───── MATERIAL
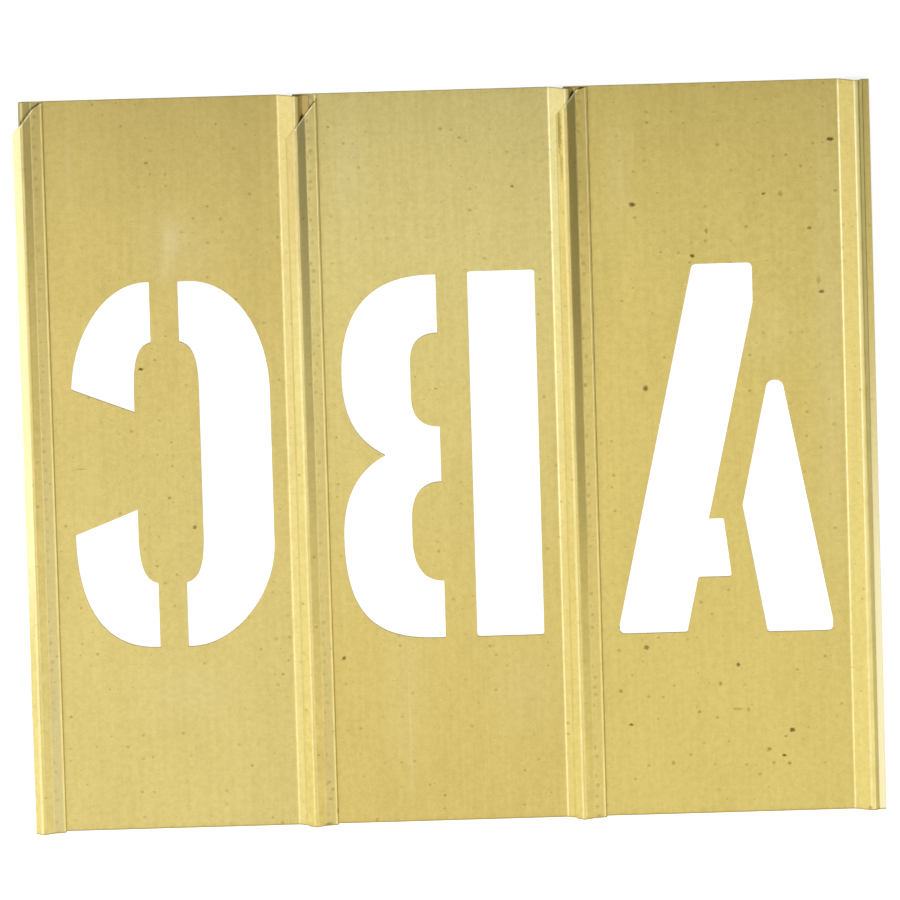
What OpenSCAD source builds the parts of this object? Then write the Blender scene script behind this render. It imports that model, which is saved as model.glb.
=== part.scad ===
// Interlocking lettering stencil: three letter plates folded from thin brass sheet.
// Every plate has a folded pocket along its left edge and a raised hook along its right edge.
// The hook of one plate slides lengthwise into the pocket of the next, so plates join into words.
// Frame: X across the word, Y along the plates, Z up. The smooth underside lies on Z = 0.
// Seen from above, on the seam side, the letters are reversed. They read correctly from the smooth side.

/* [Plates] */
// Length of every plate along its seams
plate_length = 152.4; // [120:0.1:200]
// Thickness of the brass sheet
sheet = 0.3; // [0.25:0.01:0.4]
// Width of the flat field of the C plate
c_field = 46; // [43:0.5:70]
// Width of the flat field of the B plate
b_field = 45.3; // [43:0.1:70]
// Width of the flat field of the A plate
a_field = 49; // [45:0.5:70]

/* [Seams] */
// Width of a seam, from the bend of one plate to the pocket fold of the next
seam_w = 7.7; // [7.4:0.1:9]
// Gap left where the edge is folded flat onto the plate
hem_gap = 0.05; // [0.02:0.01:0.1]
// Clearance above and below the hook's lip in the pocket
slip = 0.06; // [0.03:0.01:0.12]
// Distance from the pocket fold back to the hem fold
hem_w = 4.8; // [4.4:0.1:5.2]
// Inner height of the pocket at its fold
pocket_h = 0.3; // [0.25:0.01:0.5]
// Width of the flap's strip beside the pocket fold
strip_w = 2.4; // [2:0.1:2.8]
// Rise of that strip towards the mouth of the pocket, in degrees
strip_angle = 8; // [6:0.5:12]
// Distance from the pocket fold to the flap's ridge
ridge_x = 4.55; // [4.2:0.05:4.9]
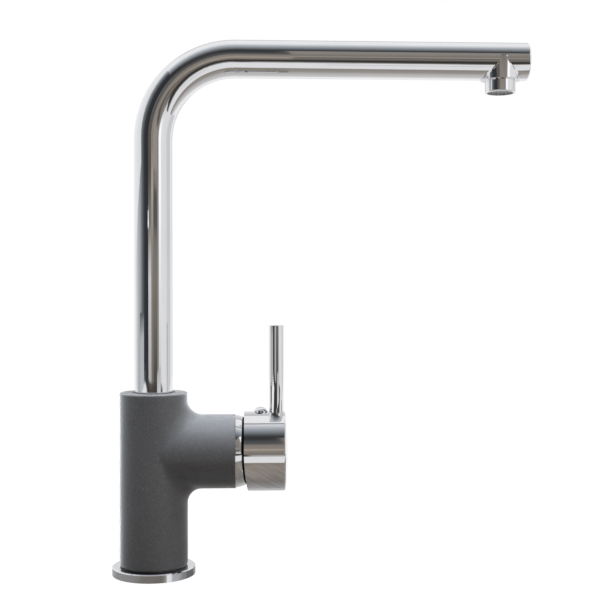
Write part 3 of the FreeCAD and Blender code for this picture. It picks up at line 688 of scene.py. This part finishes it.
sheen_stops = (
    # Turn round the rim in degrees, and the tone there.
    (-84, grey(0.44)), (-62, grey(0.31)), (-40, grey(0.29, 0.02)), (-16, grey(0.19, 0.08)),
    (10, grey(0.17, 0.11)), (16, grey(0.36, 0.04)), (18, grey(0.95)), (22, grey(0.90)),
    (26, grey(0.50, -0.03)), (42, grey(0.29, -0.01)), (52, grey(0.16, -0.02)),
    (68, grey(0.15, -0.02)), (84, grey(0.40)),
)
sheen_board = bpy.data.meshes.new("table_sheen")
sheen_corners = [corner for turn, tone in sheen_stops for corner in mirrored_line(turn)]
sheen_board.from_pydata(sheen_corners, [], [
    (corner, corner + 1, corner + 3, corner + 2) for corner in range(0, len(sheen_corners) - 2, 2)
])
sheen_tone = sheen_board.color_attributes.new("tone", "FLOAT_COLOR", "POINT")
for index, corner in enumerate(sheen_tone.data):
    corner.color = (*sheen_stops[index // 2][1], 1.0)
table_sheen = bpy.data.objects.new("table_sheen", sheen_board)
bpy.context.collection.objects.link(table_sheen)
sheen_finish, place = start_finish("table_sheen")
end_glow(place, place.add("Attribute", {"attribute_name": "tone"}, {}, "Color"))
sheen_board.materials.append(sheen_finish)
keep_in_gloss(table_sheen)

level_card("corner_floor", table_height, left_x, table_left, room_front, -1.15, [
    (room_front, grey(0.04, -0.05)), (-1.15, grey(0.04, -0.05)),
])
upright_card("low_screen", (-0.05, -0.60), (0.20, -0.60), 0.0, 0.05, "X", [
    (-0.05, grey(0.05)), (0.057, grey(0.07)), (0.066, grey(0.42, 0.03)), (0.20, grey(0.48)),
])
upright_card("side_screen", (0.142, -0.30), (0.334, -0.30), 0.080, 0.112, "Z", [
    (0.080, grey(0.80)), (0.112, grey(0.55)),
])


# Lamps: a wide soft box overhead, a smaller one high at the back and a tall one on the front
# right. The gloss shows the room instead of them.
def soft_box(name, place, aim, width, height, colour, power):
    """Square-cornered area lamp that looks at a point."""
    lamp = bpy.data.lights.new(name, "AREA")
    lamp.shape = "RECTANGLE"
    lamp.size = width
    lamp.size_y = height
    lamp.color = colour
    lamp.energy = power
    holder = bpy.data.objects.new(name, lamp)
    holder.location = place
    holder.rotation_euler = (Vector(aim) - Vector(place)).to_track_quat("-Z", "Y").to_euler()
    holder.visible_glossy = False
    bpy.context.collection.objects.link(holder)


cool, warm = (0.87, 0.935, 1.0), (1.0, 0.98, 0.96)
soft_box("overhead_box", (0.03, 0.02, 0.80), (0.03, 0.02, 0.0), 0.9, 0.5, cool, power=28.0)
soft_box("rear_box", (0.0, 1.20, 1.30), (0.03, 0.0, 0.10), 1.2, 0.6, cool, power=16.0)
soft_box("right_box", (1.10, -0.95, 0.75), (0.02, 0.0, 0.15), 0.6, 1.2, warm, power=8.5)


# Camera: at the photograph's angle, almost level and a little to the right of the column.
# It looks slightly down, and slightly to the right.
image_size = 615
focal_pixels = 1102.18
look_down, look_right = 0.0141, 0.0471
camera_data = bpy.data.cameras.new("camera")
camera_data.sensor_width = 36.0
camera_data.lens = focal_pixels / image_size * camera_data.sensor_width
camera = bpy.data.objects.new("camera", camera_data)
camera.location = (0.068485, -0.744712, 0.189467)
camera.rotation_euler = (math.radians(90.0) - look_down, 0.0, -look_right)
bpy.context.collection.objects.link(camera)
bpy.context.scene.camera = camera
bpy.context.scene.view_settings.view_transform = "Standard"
──────────
• **SHORT EXERCISE**: Every line above should be printed again exactly as it stands.

• **OUTPUT BELOW**:
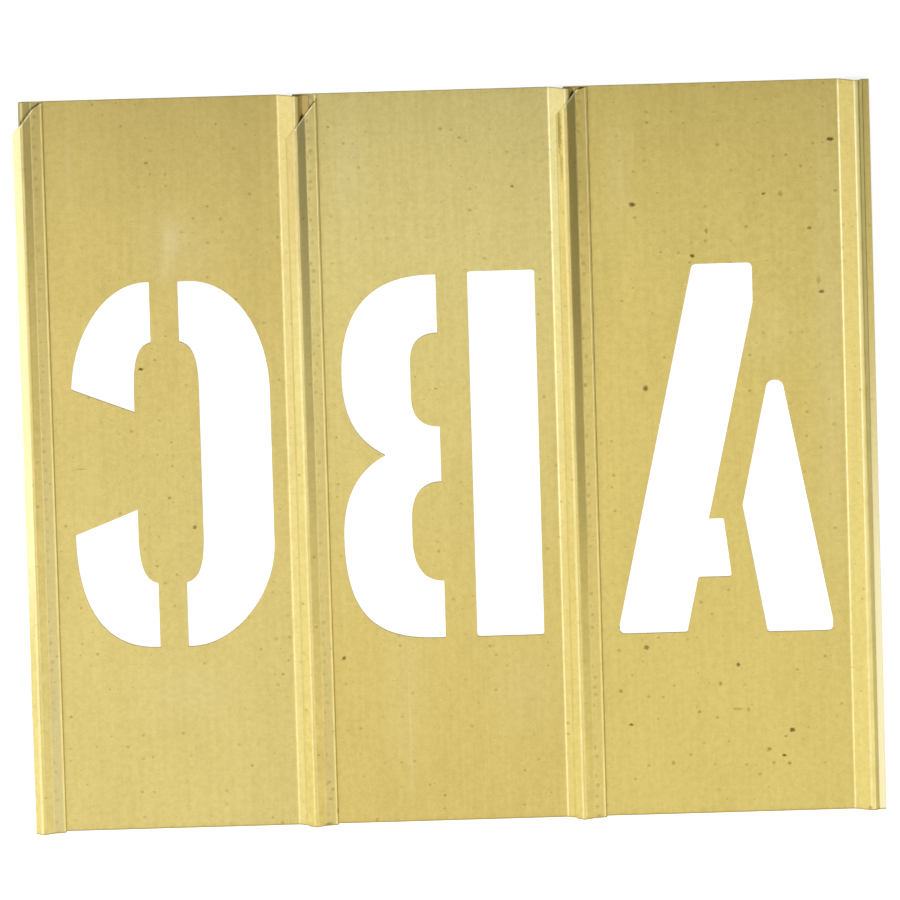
What OpenSCAD source builds the parts of this object? Then write the Blender scene script behind this render. It imports that model, which is saved as model.glb.
=== part.scad ===
// Interlocking lettering stencil: three letter plates folded from thin brass sheet.
// Every plate has a folded pocket along its left edge and a raised hook along its right edge.
// The hook of one plate slides lengthwise into the pocket of the next, so plates join into words.
// Frame: X across the word, Y along the plates, Z up. The smooth underside lies on Z = 0.
// Seen from above, on the seam side, the letters are reversed. They read correctly from the smooth side.

/* [Plates] */
// Length of every plate along its seams
plate_length = 152.4; // [120:0.1:200]
// Thickness of the brass sheet
sheet = 0.3; // [0.25:0.01:0.4]
// Width of the flat field of the C plate
c_field = 46; // [43:0.5:70]
// Width of the flat field of the B plate
b_field = 45.3; // [43:0.1:70]
// Width of the flat field of the A plate
a_field = 49; // [45:0.5:70]

/* [Seams] */
// Width of a seam, from the bend of one plate to the pocket fold of the next
seam_w = 7.7; // [7.4:0.1:9]
// Gap left where the edge is folded flat onto the plate
hem_gap = 0.05; // [0.02:0.01:0.1]
// Clearance above and below the hook's lip in the pocket
slip = 0.06; // [0.03:0.01:0.12]
// Distance from the pocket fold back to the hem fold
hem_w = 4.8; // [4.4:0.1:5.2]
// Inner height of the pocket at its fold
pocket_h = 0.3; // [0.25:0.01:0.5]
// Width of the flap's strip beside the pocket fold
strip_w = 2.4; // [2:0.1:2.8]
// Rise of that strip towards the mouth of the pocket, in degrees
strip_angle = 8; // [6:0.5:12]
// Distance from the pocket fold to the flap's ridge
ridge_x = 4.55; // [4.2:0.05:4.9]
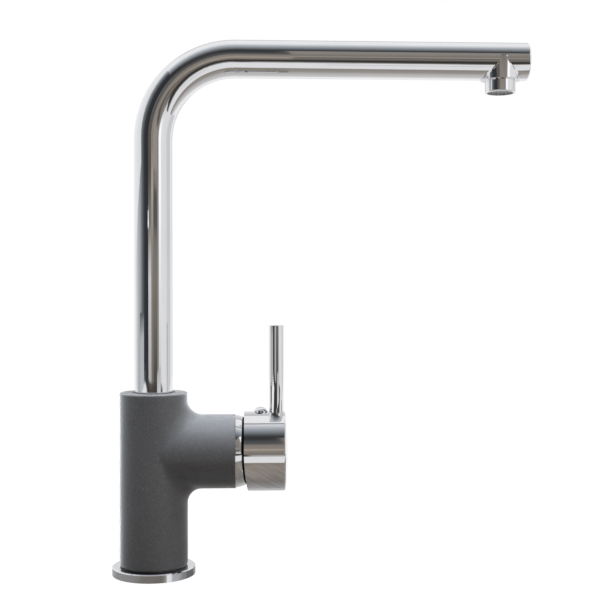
Write part 3 of the FreeCAD and Blender code for this picture. It picks up at line 688 of scene.py. This part finishes it.
sheen_stops = (
    # Turn round the rim in degrees, and the tone there.
    (-84, grey(0.44)), (-62, grey(0.31)), (-40, grey(0.29, 0.02)), (-16, grey(0.19, 0.08)),
    (10, grey(0.17, 0.11)), (16, grey(0.36, 0.04)), (18, grey(0.95)), (22, grey(0.90)),
    (26, grey(0.50, -0.03)), (42, grey(0.29, -0.01)), (52, grey(0.16, -0.02)),
    (68, grey(0.15, -0.02)), (84, grey(0.40)),
)
sheen_board = bpy.data.meshes.new("table_sheen")
sheen_corners = [corner for turn, tone in sheen_stops for corner in mirrored_line(turn)]
sheen_board.from_pydata(sheen_corners, [], [
    (corner, corner + 1, corner + 3, corner + 2) for corner in range(0, len(sheen_corners) - 2, 2)
])
sheen_tone = sheen_board.color_attributes.new("tone", "FLOAT_COLOR", "POINT")
for index, corner in enumerate(sheen_tone.data):
    corner.color = (*sheen_stops[index // 2][1], 1.0)
table_sheen = bpy.data.objects.new("table_sheen", sheen_board)
bpy.context.collection.objects.link(table_sheen)
sheen_finish, place = start_finish("table_sheen")
end_glow(place, place.add("Attribute", {"attribute_name": "tone"}, {}, "Color"))
sheen_board.materials.append(sheen_finish)
keep_in_gloss(table_sheen)

level_card("corner_floor", table_height, left_x, table_left, room_front, -1.15, [
    (room_front, grey(0.04, -0.05)), (-1.15, grey(0.04, -0.05)),
])
upright_card("low_screen", (-0.05, -0.60), (0.20, -0.60), 0.0, 0.05, "X", [
    (-0.05, grey(0.05)), (0.057, grey(0.07)), (0.066, grey(0.42, 0.03)), (0.20, grey(0.48)),
])
upright_card("side_screen", (0.142, -0.30), (0.334, -0.30), 0.080, 0.112, "Z", [
    (0.080, grey(0.80)), (0.112, grey(0.55)),
])


# Lamps: a wide soft box overhead, a smaller one high at the back and a tall one on the front
# right. The gloss shows the room instead of them.
def soft_box(name, place, aim, width, height, colour, power):
    """Square-cornered area lamp that looks at a point."""
    lamp = bpy.data.lights.new(name, "AREA")
    lamp.shape = "RECTANGLE"
    lamp.size = width
    lamp.size_y = height
    lamp.color = colour
    lamp.energy = power
    holder = bpy.data.objects.new(name, lamp)
    holder.location = place
    holder.rotation_euler = (Vector(aim) - Vector(place)).to_track_quat("-Z", "Y").to_euler()
    holder.visible_glossy = False
    bpy.context.collection.objects.link(holder)


cool, warm = (0.87, 0.935, 1.0), (1.0, 0.98, 0.96)
soft_box("overhead_box", (0.03, 0.02, 0.80), (0.03, 0.02, 0.0), 0.9, 0.5, cool, power=28.0)
soft_box("rear_box", (0.0, 1.20, 1.30), (0.03, 0.0, 0.10), 1.2, 0.6, cool, power=16.0)
soft_box("right_box", (1.10, -0.95, 0.75), (0.02, 0.0, 0.15), 0.6, 1.2, warm, power=8.5)


# Camera: at the photograph's angle, almost level and a little to the right of the column.
# It looks slightly down, and slightly to the right.
image_size = 615
focal_pixels = 1102.18
look_down, look_right = 0.0141, 0.0471
camera_data = bpy.data.cameras.new("camera")
camera_data.sensor_width = 36.0
camera_data.lens = focal_pixels / image_size * camera_data.sensor_width
camera = bpy.data.objects.new("camera", camera_data)
camera.location = (0.068485, -0.744712, 0.189467)
camera.rotation_euler = (math.radians(90.0) - look_down, 0.0, -look_right)
bpy.context.collection.objects.link(camera)
bpy.context.scene.camera = camera
bpy.context.scene.view_settings.view_transform = "Standard"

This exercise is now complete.